The Japanese commemorated the twin anniversaries of Hiroshima and Nagasaki solemnly, as they always do. The United States marked instead the seventieth anniversary of V-J Day, the unconditional surrender of the Japanese Empire that followed the dropping of the bombs. Of the bombs themselves, as usual, no mention was made. The official position of the Truman administration was that they had saved lives by shortening the war, although its senior military commanders would all give the lie to this afterward. The unspoken position was that the Japanese had started the war by their sneak attack on Pearl Harbor and deserved all the hell they could get. A similar mindset would lead to a destructive rampage through the Middle East in the wake of the 9/11 attacks more than fifty years later that has left the region in chaos. American exceptionalism means American impunity; and impunity means that there is never a need for apology.

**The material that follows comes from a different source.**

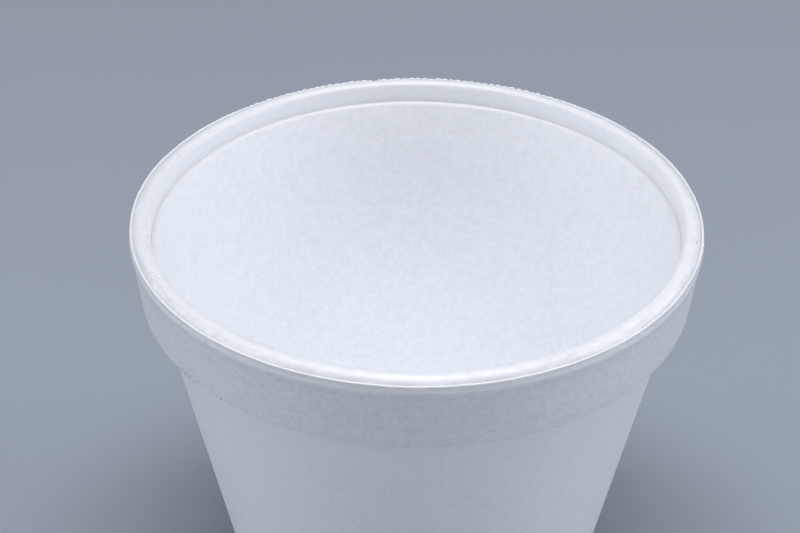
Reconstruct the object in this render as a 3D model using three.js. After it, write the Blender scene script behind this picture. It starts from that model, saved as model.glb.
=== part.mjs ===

But there is such a need, and since none of my political representatives has ever seen fit to make such an apology, I’ll do it myself. Hiroshima and Nagasaki were needless. They took humanity to a terrible new place from which there will never be return. We will have to live in this place from now on. An apology does not go far under such circumstances, but at least it is somewhere to start. Individual Americans have joined with the Japanese in lighting candles in remembrance and in hope of peace, but words must be spoken too. Not for Japan’s sake, although I am sure they would be welcome, but above all for our own. Hiroshima should not have been destroyed. Nagasaki should not have been destroyed. And whatever historical circumstance can explain the fact that they were, nothing will ever justify it.